第五十八話 デイセーラーの三要素



      
デイセーラーを楽しむ方法として、第一番目は何と言っても、本気セーリング。本気でやると、必ず緊張感を伴います。神経を集中して、ピーンと張りつめた状態です。ちょっとした風の変化も見逃さず、すかさず対応します。このセーリングは、腕のレベルには関係無く、誰もができる集中力が大事です。 そして、この緊張感は、やがて、緩和となって神経が解放されます。これこそが、面白さの秘訣だと思います。緊張感がある時は、ただ、そこに集中しているだけで、面白いとか何とかは考えない。しかし、それが緩和となって解放された瞬間に、あ〜面白かったと感じるのだろうと思います。そのセーリングが思い通りにできていたなら尚更です。緊張感の無い所に、緩和も無い。その両方が無い処に、面白さなんて存在できないのではないかと思います。このセーリングスタイルには、やはりシングルハンドが良いと思います。

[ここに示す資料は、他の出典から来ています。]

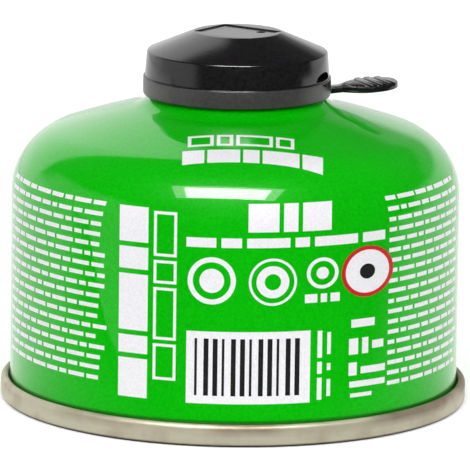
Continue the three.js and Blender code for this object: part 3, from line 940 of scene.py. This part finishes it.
cap_shaded = add_node(
    cap_tree, "ShaderNodeMixRGB",
    {
        "Fac": cap_lip_shade.outputs["Result"],
        "Color1": (0.003, 0.003, 0.003, 1), "Color2": cap_colour.outputs["Color"],
    },
)
cap_tree.links.new(cap_shaded.outputs["Color"], cap_shader.inputs["Base Color"])
cap_tree.links.new(cap_matt.outputs["Result"], cap_shader.inputs["Roughness"])
cap.data.materials.append(cap_plastic)
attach(cap, "cap")
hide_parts("cap")

# Rubber seals: a flat ring between the mouth's curl and the cup, and a disc under the collar's top
# that the valve stem closes against. Both are matt black, moulded and a little dusty.
rubber, rubber_tree, rubber_shader = finish("black_rubber", {
    "Roughness": 0.78,
    "Specular IOR Level": 0.3,
})
rubber_grain = grained(rubber_tree, rubber_shader, 2600.0, 0.5)
rubber_tree.links.new(
    tinted(rubber_tree, rubber_grain, (0.014, 0.014, 0.015), (0.034, 0.034, 0.036)),
    rubber_shader.inputs["Base Color"],
)
for name in ("cup_gasket", "stem_gasket"):
    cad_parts[name].data.materials[0] = rubber

# Valve plastics: the tube that hangs in the collar and the plunger in it, moulded in an undyed plastic.
# The tube has the gas inlet in its floor, and the plunger slides in it under the stem's seal.
plastic, plastic_tree, plastic_shader = finish("undyed_plastic", {
    "Roughness": 0.48,
    "Subsurface Weight": 0.15,
})
plastic_grain = grained(plastic_tree, plastic_shader, 900.0, 0.2)
plastic_tree.links.new(
    tinted(plastic_tree, plastic_grain, (0.68, 0.66, 0.60), (0.80, 0.78, 0.73)),
    plastic_shader.inputs["Base Color"],
)
for name in ("valve_housing", "valve_stem"):
    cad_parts[name].data.materials[0] = plastic

# Valve spring: a coil of hard-drawn steel wire, bright and a little uneven in tone. It stands on the
# tube's floor and pushes the plunger up against its seal.
wire, wire_tree, wire_shader = finish("drawn_wire", {"Metallic": 1.0, "Roughness": 0.26})
wire_grain = grained(wire_tree, wire_shader, 3000.0, 0.3)
wire_tree.links.new(
    tinted(wire_tree, wire_grain, (0.48, 0.48, 0.50), (0.70, 0.70, 0.72)),
    wire_shader.inputs["Base Color"],
)
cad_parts["valve_spring"].data.materials[0] = wire
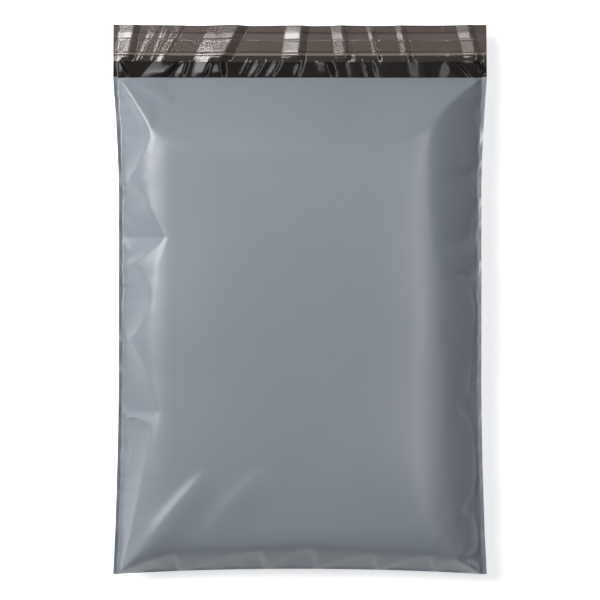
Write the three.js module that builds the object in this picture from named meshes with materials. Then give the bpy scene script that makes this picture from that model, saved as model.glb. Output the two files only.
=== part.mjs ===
// Poly mailer bag, filled, lying on its back with its mouth shut.
// Millimetres, +Z up: X runs across the bag, +Y runs towards the lip, and the floor is at Z = 0.
// One film makes the bag: it folds at the bottom, is welded up both sides, and its back panel runs
// on past the mouth as the lip. A strip of adhesive lies on the lip, under a release liner.
import * as THREE from 'three';

// The bag as cut, and as it stands once filled.
const BAG_WIDTH = 356;
const WAIST_WIDTH = 345;
const BAG_LENGTH = 524;
const LIP_LENGTH = 51;
const SEAM_MARGIN = 5;
const FOLD_HOLLOW = 5.1;

// Heights above the floor.
const SEAM_HEIGHT = 22;
const CROWN_HEIGHT = 54;
const LIP_DROOP = 5;

// Thicknesses. The film is drawn thicker than its real 0.06 mm, so that it holds as a solid.
const FILM = 0.4;
const STRIP_THICKNESS = 0.3;
const GAP = 0.3;

// The strip and the liner, each measured from the lip's free edge.
const ADHESIVE_START = 8.5;
const ADHESIVE_WIDTH = 21;
const LINER_START = 0.6;
const LINER_WIDTH = 34.5;

// How far in from each edge the filling goes on rising, and how much of the back lies flat.
const SIDE_REACH = WAIST_WIDTH / 2;
const FOLD_REACH = 170;
const MOUTH_REACH = 210;
const FLOOR_CONTACT = 1.35;

// Grid divisions, and the short ramp that stands for the cut edge of the front panel.
const COLUMNS = 28;
const LIP_ROWS = 3;
const BODY_ROWS = 32;
const CUT_EDGE = 0.2;

const LIP_EDGE = BAG_LENGTH / 2;
const MOUTH = LIP_EDGE - LIP_LENGTH;
const CORNERS = -BAG_LENGTH / 2;
const WAIST_TOP = 95;
const WAIST_BOTTOM = -58;

// Half the bag's width: parallel at the waist, flaring to the lip and to the bottom corners.
function halfWidth(y) {
  const flare = (BAG_WIDTH - WAIST_WIDTH) / 2;
  if (y > WAIST_TOP) {
    const climb = Math.min((y - WAIST_TOP) / (MOUTH - WAIST_TOP), 1);
    return WAIST_WIDTH / 2 + flare * (1 - Math.cos((climb * Math.PI) / 2));
  }
  const fall = Math.max((WAIST_BOTTOM - y) / (WAIST_BOTTOM - CORNERS), 0);
  return WAIST_WIDTH / 2 + flare * fall ** 2;
}

// The bottom fold bows inwards between its corners. Across runs from -1 to 1.
function foldLine(across) {
  return CORNERS + FOLD_HOLLOW * (1 - across ** 2);
}

// A rounded shoulder: 0 at the edge, 1 from its reach inwards.
function shoulder(distance, reach) {
  const inwards = THREE.MathUtils.clamp(distance / reach, 0, 1);
  return (1 - (1 - inwards) ** 2.4) ** 0.7;
}

// How full the bag is at a point, from 0 at its edges to 1 at its crown.
function fullness(x, y, across) {
  const side = shoulder(halfWidth(y) - SEAM_MARGIN - Math.abs(x), SIDE_REACH);
  const fold = shoulder(y - foldLine(across), FOLD_REACH);
  const mouth = shoulder(MOUTH - y, MOUTH_REACH);
  return side * fold * mouth;
}

// Height of the back film's outer face along the lip, which droops a little to its free edge.
function lipUnderside(y) {
  const out = Math.max((y - MOUTH) / LIP_LENGTH, 0);
  return SEAM_HEIGHT - FILM - LIP_DROOP * out ** 2;
}

// Spaces divisions from -1 to 1, closer together towards both ends.
function crowdedEnds(index, count) {
  return Math.sin((index / count - 0.5) * Math.PI);
}

// Where a column of the grid stands, as a share of the half width: the outer two are the margins.
function columnPlace(column, y) {
  const half = halfWidth(y);
  if (column === 0) return -half;
  if (column === COLUMNS) return half;
  return (half - SEAM_MARGIN) * crowdedEnds(column - 1, COLUMNS - 2);
}

// Where a row of the grid stands: from the bottom fold to the mouth, then along the lip.
function rowPlace(row, across) {
  if (row > BODY_ROWS) {
    const out = (row - BODY_ROWS - 1) / LIP_ROWS;
    return MOUTH + CUT_EDGE + (LIP_LENGTH - CUT_EDGE) * out;
  }
  const along = (crowdedEnds(row, BODY_ROWS) + 1) / 2;
  return THREE.MathUtils.lerp(foldLine(across), MOUTH, along);
}

// The bag: both panels, the fold, the welded margins and the lip are one film.
function makeFilmPouch() {
  const rows = BODY_ROWS + 1 + LIP_ROWS;
  const geometry = new THREE.BoxGeometry(1, 1, 1, COLUMNS, rows, 1);
  const points = geometry.getAttribute('position');
  for (let index = 0; index < points.count; index += 1) {
    const column = Math.round((points.getX(index) + 0.5) * COLUMNS);
    const row = Math.round((points.getY(index) + 0.5) * rows);
    const across = crowdedEnds(column, COLUMNS);
    const y = rowPlace(row, across);
    const x = columnPlace(column, y);
    const full = fullness(x, y, across);
    const isTop = points.getZ(index) > 0;
    const frontPanel = row > BODY_ROWS ? 0 : FILM;
    const front = lipUnderside(y) + FILM + frontPanel + (CROWN_HEIGHT - SEAM_HEIGHT - FILM) * full;
    const back = lipUnderside(y) * (1 - Math.min(full * FLOOR_CONTACT, 1));
    points.setXYZ(index, x, y, isTop ? front : back);
  }
  geometry.computeVertexNormals();
  return geometry;
}

// A thin band that follows the lip from side to side, lifted off its inner face.
function makeLipBand(start, width, lift) {
  const geometry = new THREE.BoxGeometry(BAG_WIDTH, width, STRIP_THICKNESS, 4, 6, 1);
  const points = geometry.getAttribute('position');
  const middle = LIP_EDGE - start - width / 2;
  for (let index = 0; index < points.count; index += 1) {
    const y = points.getY(index) + middle;
    const floor = lipUnderside(y) + FILM + lift;
    points.setY(index, y);
    points.setZ(index, points.getZ(index) > 0 ? floor + STRIP_THICKNESS : floor);
  }
  geometry.computeVertexNormals();
  return geometry;
}

function addPiece(name, geometry, color, roughness) {
  const material = new THREE.MeshStandardMaterial({ color, roughness, metalness: 0 });
  const piece = new THREE.Mesh(geometry, material);
  piece.name = name;
  mailer.add(piece);
}

const mailer = new THREE.Group();
const adhesiveLift = GAP;
const linerLift = GAP + STRIP_THICKNESS + GAP;
addPiece('film_pouch', makeFilmPouch(), 0x868e97, 0.38);
addPiece('adhesive_strip', makeLipBand(ADHESIVE_START, ADHESIVE_WIDTH, adhesiveLift), 0x6b5d4f, 0.25);
addPiece('release_liner', makeLipBand(LINER_START, LINER_WIDTH, linerLift), 0x9a948e, 0.2);

export default mailer;
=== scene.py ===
"""Poly mailer bag: a filled film pouch with its lip, adhesive strip and embossed release liner.

The pouch is one film: grey outside, black inside. Its front panel is shaped inwards from its seams.
Its outline, inflated as cloth, gives the back panel and the front's fine wrinkles. Then the margins,
the open mouth and the lip are joined on. Everything is in metres.
"""

import math

import bmesh
import bpy
import numpy as np
from bpy.props import FloatProperty, FloatVectorProperty, IntProperty, PointerProperty
from bpy.types import Operator, Panel, PropertyGroup
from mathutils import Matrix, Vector


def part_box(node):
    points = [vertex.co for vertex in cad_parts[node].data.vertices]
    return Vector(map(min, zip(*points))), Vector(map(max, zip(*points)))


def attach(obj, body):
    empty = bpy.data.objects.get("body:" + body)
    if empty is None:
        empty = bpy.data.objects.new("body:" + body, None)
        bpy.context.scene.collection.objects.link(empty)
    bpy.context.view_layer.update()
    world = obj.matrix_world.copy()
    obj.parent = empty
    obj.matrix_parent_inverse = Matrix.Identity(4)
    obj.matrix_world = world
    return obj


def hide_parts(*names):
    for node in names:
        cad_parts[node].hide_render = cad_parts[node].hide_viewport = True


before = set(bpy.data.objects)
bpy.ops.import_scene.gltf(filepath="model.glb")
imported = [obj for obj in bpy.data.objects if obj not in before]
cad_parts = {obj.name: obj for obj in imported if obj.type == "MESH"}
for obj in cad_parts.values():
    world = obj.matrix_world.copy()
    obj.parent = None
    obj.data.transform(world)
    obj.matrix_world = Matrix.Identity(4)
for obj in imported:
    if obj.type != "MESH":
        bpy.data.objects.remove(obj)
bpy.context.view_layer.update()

bl_info = {
    "name": "Poly Mailer Bag",
    "version": (1, 0, 0),
    "blender": (4, 5, 0),
    "location": "3D View > Sidebar > Mailer",
    "description": "Makes a filled mailer bag with its lip, adhesive strip and release liner",
    "category": "Add Mesh",
}

MM = 0.001
POUCH_LOW, POUCH_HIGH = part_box("film_pouch")
STRIP_LOW, STRIP_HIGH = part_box("adhesive_strip")
LINER_LOW, LINER_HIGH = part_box("release_liner")

HALF_LIP = POUCH_HIGH.x
LIP_EDGE = POUCH_HIGH.y
CORNERS = POUCH_LOW.y
CROWN = POUCH_HIGH.z
# How far in from each edge the filling goes on rising. The flat top begins near the mouth at
# MOUTH_BOX, on the left and on the right.
SIDE_REACH = 172 * MM
FOLD_REACH = 170 * MM
MOUTH_REACH = 210 * MM
MOUTH_BOX = (75 * MM, 41 * MM)
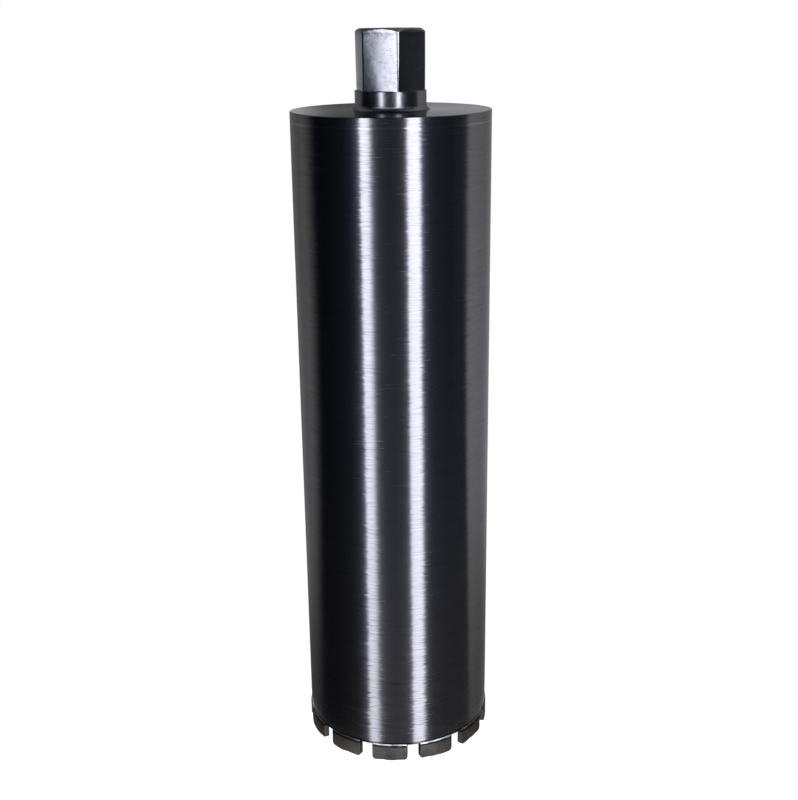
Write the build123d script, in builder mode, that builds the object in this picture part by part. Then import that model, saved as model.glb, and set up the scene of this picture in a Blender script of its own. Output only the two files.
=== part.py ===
from build123d import *

import os
from math import asin, cos, degrees, radians, sqrt, tan

# A wet diamond core bit: a thin steel barrel with a crown of sintered diamond segments brazed
# to its lower end, and an end cap that carries a hexagon hub with a female spindle thread.
#
# The bit stands on its crown. The origin is the centre of the circle of segment tips, +Z runs
# up the axis to the hub, and the water slots between the segments are centred on X and Y.
# Sizes are in millimetres and angles in degrees, counted from +X.

# ---- driving dimensions -------------------------------------------------------------------

overall_length = 445.0          # segment tips to the top face of the end cap
crown_diameter = 132.0          # over the segments: the hole that the bit cuts

tube_wall = 2.25
outer_relief = 0.75             # the segments stand out past the barrel by this much
inner_relief = 0.5              # and stand in past its bore by this much

segment_count = 12
segment_length = 25.0           # straight across, between the segment's parallel ends
segment_height = 12.0
segment_corner_radius = 2.4     # the lower corners are rounded in use

braze_film = 0.2                # solder between a segment and the end of the barrel
braze_fillet_height = 1.15      # how far the solder climbs the barrel's wall
braze_bulge = 0.12              # the solder's skin stands out from a straight fillet

cap_rim_height = 6.5            # the part of the cap that is flush with the barrel
cap_spigot_height = 3.5         # the part that plugs into the barrel
cap_edge_break = 0.4
cap_fit = 0.05                  # radial clearance of the cap's spigot in the barrel

seam_groove = 0.55              # bevel of the groove for the weld between cap and barrel

thread_major_diameter = 31.75   # 1-1/4 inch, 7 threads to the inch
thread_pitch = 25.4 / 7
thread_mouth = 0.6              # the countersink's rim stands this far out from the thread

hub_height = 50.0
hub_wall_at_flats = 4.625       # thread to flat, which makes a 41 mm spanner size
hub_corner_cut = 0.5            # turned off the hexagon's sharp corners, on the radius
hub_clocking = 33.0             # angle of one corner of the hexagon, as welded on
hub_face_inset = 0.9            # the flat ring on top ends this far inside the flats
hub_chamfer_angle = 30.0        # down from the top face to the corners
collar_height = 12.0            # the round foot that the milling of the flats leaves
hub_shoulder = 4.25             # width of the collar's seat on the cap
hub_spigot_fit = 0.05           # radial clearance of the hub's spigot in the cap

weld_width = 2.6                # the weld round the hub's foot
weld_height = 3.0
weld_hollow = 0.45              # its face curves in by this much

# ---- sizes that follow --------------------------------------------------------------------

crown_radius = crown_diameter / 2
tube_radius = crown_radius - outer_relief
tube_bore_radius = tube_radius - tube_wall
crown_bore_radius = tube_bore_radius - inner_relief

tube_bottom = segment_height + braze_film
seam_level = overall_length - cap_rim_height

cap_spigot_radius = tube_bore_radius - cap_fit
cap_bottom = seam_level - cap_spigot_height

thread_minor_radius = thread_major_diameter / 2 - thread_pitch * sqrt(3) / 2 * 5 / 8
thread_mouth_radius = thread_major_diameter / 2 + thread_mouth

flat_radius = thread_major_diameter / 2 + hub_wall_at_flats
hexagon_radius = flat_radius / cos(radians(30))
collar_radius = hexagon_radius - hub_corner_cut
hub_face_radius = flat_radius - hub_face_inset
hub_chamfer_width = collar_radius - hub_face_radius
hub_chamfer_height = hub_chamfer_width * tan(radians(hub_chamfer_angle))
hub_top = overall_length + hub_height
hub_spigot_radius = collar_radius - hub_shoulder

segment_pitch = 360 / segment_count
braze_arc = 2 * degrees(asin(segment_length / 2 / crown_radius))


def segment_angle(index):
    """The angle of a segment's middle: half a pitch from the water slot on +X."""
    return (index + 0.5) * segment_pitch


def radial_plane(angle):
    """The upright plane through the axis, with local x outwards and local y upwards."""
    return Plane.XZ.rotated((0, 0, angle))


# ---- barrel -------------------------------------------------------------------------------

with BuildPart() as barrel_tube:
    with BuildSketch(Plane.XY.offset(tube_bottom)):
        Circle(tube_radius)
        Circle(tube_bore_radius, mode=Mode.SUBTRACT)
    extrude(amount=seam_level - tube_bottom)
    top_edges = barrel_tube.faces().sort_by(Axis.Z)[-1].edges()
    chamfer(top_edges.sort_by(SortBy.RADIUS)[-1], length=seam_groove)

# ---- end cap ------------------------------------------------------------------------------

with BuildPart() as end_cap:
    with BuildSketch(Plane.XY.offset(seam_level)):
        Circle(tube_radius)
    extrude(amount=cap_rim_height)
    rim_top = end_cap.faces().sort_by(Axis.Z)[-1].edges()
    rim_bottom = end_cap.faces().sort_by(Axis.Z)[0].edges()
    chamfer(rim_bottom, length=seam_groove)
    chamfer(rim_top, length=cap_edge_break)
    with BuildSketch(Plane.XY.offset(seam_level)):
        Circle(cap_spigot_radius)
    extrude(amount=-cap_spigot_height)
    spigot_end = end_cap.faces().sort_by(Axis.Z)[0].edges()
    chamfer(spigot_end, length=cap_edge_break)
    with Locations((0, 0, overall_length)):
        Hole(hub_spigot_radius + hub_spigot_fit)

# The weld that fills the groove between the cap and the barrel, ground flush with both.
with BuildPart() as seam_weld:
    with BuildSketch(Plane.XZ):
        with BuildLine():
            Polyline(
                (tube_radius, seam_level - seam_groove),
                (tube_radius, seam_level + seam_groove),
                (tube_radius - seam_groove, seam_level),
                close=True,
            )
        make_face()
    revolve(axis=Axis.Z)

# ---- hub ----------------------------------------------------------------------------------

with BuildPart() as hub:
    # A turned bar, chamfered at the top, with a spigot that passes through the cap.
    with BuildSketch(Plane.XZ):
        with BuildLine():
            Polyline(
                (0, cap_bottom),
                (hub_spigot_radius, cap_bottom),
                (hub_spigot_radius, overall_length),
                (collar_radius, overall_length),
                (collar_radius, hub_top - hub_chamfer_height),
                (hub_face_radius, hub_top),
                (0, hub_top),
                close=True,
            )
        make_face()
    revolve(axis=Axis.Z)
    # Six flats, milled down to the collar.
    with BuildSketch(Plane.XY.offset(overall_length + collar_height)):
        Circle(hexagon_radius)
        RegularPolygon(radius=hexagon_radius, side_count=6, rotation=hub_clocking, mode=Mode.SUBTRACT)
    extrude(amount=hub_height - collar_height, mode=Mode.SUBTRACT)
    # The threaded hole, at the thread's minor diameter, which is also the way for the water.
    with Locations((0, 0, hub_top)):
        CounterSinkHole(
            radius=thread_minor_radius,
            counter_sink_radius=thread_mouth_radius,
            counter_sink_angle=90,
        )

# The weld round the foot of the hub, with a hollow face.
with BuildPart() as hub_weld:
    with BuildSketch(Plane.XZ):
        with BuildLine():
            Polyline(
                (collar_radius, overall_length + weld_height),
                (collar_radius, overall_length),
                (collar_radius + weld_width, overall_length),
            )
            SagittaArc(
                (collar_radius + weld_width, overall_length),
                (collar_radius, overall_length + weld_height),
                weld_hollow,
            )
        make_face()
    revolve(axis=Axis.Z)

# ---- crown --------------------------------------------------------------------------------


def make_segment(index):
    """A sintered segment: a piece of a ring with parallel ends and rounded lower corners."""
    with BuildPart() as segment:
        with BuildSketch(Plane.XY.rotated((0, 0, segment_angle(index)))):
            Circle(crown_radius)
            Circle(crown_bore_radius, mode=Mode.SUBTRACT)
            Rectangle(
                crown_radius,
                segment_length,
                align=(Align.MIN, Align.CENTER),
                mode=Mode.INTERSECT,
            )
        extrude(amount=segment_height)
        tip_ends = segment.faces().sort_by(Axis.Z)[0].edges().filter_by(GeomType.LINE)
        fillet(tip_ends, radius=segment_corner_radius)
    return segment.part


def make_braze(index):
    """The silver solder of one segment: a film under the barrel's end and a fillet on each side."""
    start = segment_angle(index) - braze_arc / 2
    outer_toe = (crown_radius, segment_height)
    outer_top = (tube_radius, segment_height + braze_fillet_height)
    inner_top = (tube_bore_radius, segment_height + braze_fillet_height)
    inner_toe = (crown_bore_radius, segment_height)
    with BuildPart() as braze:
        with BuildSketch(radial_plane(start)):
            with BuildLine():
                SagittaArc(outer_toe, outer_top, -braze_bulge)
                Polyline(
                    outer_top,
                    (tube_radius, tube_bottom),
                    (tube_bore_radius, tube_bottom),
                    inner_top,
                )
                SagittaArc(inner_top, inner_toe, -braze_bulge)
                Line(inner_toe, outer_toe)
            make_face()
        revolve(axis=Axis.Z, revolution_arc=braze_arc)
    return braze.part


# ---- write each piece ---------------------------------------------------------------------

os.makedirs("parts", exist_ok=True)

barrel_tube.part.label = "barrel_tube"
export_step(barrel_tube.part, "parts/barrel_tube.step")

end_cap.part.label = "end_cap"
export_step(end_cap.part, "parts/end_cap.step")

seam_weld.part.label = "seam_weld"
export_step(seam_weld.part, "parts/seam_weld.step")

hub.part.label = "hub"
export_step(hub.part, "parts/hub.step")

hub_weld.part.label = "hub_weld"
export_step(hub_weld.part, "parts/hub_weld.step")

for index in range(segment_count):
    number = f"{index + 1:02d}"

    segment_part = make_segment(index)
    segment_part.label = f"segment_{number}"
    export_step(segment_part, f"parts/segment_{number}.step")

    braze_part = make_braze(index)
    braze_part.label = f"segment_braze_{number}"
    export_step(braze_part, f"parts/segment_braze_{number}.step")
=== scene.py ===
import math

import bmesh
import bpy
import numpy as np
from mathutils import Matrix, Vector, noise


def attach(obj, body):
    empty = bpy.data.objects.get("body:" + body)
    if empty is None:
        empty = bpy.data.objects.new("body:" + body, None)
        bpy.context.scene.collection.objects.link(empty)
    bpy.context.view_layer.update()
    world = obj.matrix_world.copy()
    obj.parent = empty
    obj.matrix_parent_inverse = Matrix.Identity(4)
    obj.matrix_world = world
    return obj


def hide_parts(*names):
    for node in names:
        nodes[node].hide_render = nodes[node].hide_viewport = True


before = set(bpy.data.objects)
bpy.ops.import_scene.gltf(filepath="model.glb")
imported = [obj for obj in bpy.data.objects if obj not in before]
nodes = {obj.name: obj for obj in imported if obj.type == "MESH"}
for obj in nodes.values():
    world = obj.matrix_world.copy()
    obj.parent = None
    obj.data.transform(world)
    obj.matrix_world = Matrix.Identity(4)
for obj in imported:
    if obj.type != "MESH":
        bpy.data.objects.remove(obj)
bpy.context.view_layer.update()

# ---- sizes, in metres, as in the CAD source ------------------------------------------------

CROWN_R = 0.066
TUBE_R = 0.06525
TUBE_BORE_R = 0.063
CROWN_BORE_R = 0.0625
SEGMENTS = 12
SEGMENT_LENGTH = 0.025
SEGMENT_HEIGHT = 0.012
CORNER_R = 0.0024
TUBE_BOTTOM = 0.0122
FILLET_TOP = 0.01315
CAP_TOP = 0.445
CAP_BOTTOM = 0.435
HUB_TOP = 0.495
FLAT_R = 0.0205
HEXAGON_R = FLAT_R / math.cos(math.radians(30))
COLLAR_R = HEXAGON_R - 0.0005
COLLAR_TOP = CAP_TOP + 0.012
HUB_CLOCKING = 33.0
HUB_FACE_R = FLAT_R - 0.0009
SPIGOT_R = COLLAR_R - 0.00425
THREAD_MAJOR_R = 0.015875
THREAD_PITCH = 0.0254 / 7
THREAD_MINOR_R = THREAD_MAJOR_R - THREAD_PITCH * math.sqrt(3) / 2 * 5 / 8
THREAD_MOUTH_R = THREAD_MAJOR_R + 0.0006
WELD_WIDTH = 0.0026
WELD_HEIGHT = 0.0030

# ---- camera --------------------------------------------------------------------------------

CAMERA_TURN = -9.13  # where the camera stands, in degrees from -Y towards +X
CAMERA_PLACE = (-0.12364724, -0.76937572, 0.50271688)
CAMERA_FORWARD = Vector((0.15456359, 0.93770524, -0.31115749))
CAMERA_UP = Vector((0.0622089, 0.30508034, 0.95029261))
CAMERA_LENS = 52.927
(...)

二番目は、ゆったりとゲストを迎えてのピクニックやショートクルージングです。一番目の本気セーリングを軸として、セーリングを心から楽しんでいればこそ、ゲストにもより楽しんでいただけるはずです。余裕のおもてなしセーリングができると思います。これは一番目の面白さとは異なる楽しさです。

そして、三番目は、何と言っても、カッコ良くなければならない。ヨットは海外では女性名詞ですが、美しいヨット、まあ表現は難しいですが、敢えて言えば、色気のあるヨット。それを常に、美しく保って、美しく走らせる。ある人は、ヨットは彼女、恋人みたいなもんだと言われた。 それぐらい可愛がってやりたいものです。

この三つがあれば、他に何が必要でしょうか? 乗る時間は2〜3時間だとしても、いつもカッコ良く、緊張と緩和を楽しんだり、家族や友人達を楽しませたり、非日常的空間と時間を楽しめます。デイセーラーはそんなヨットだと思います。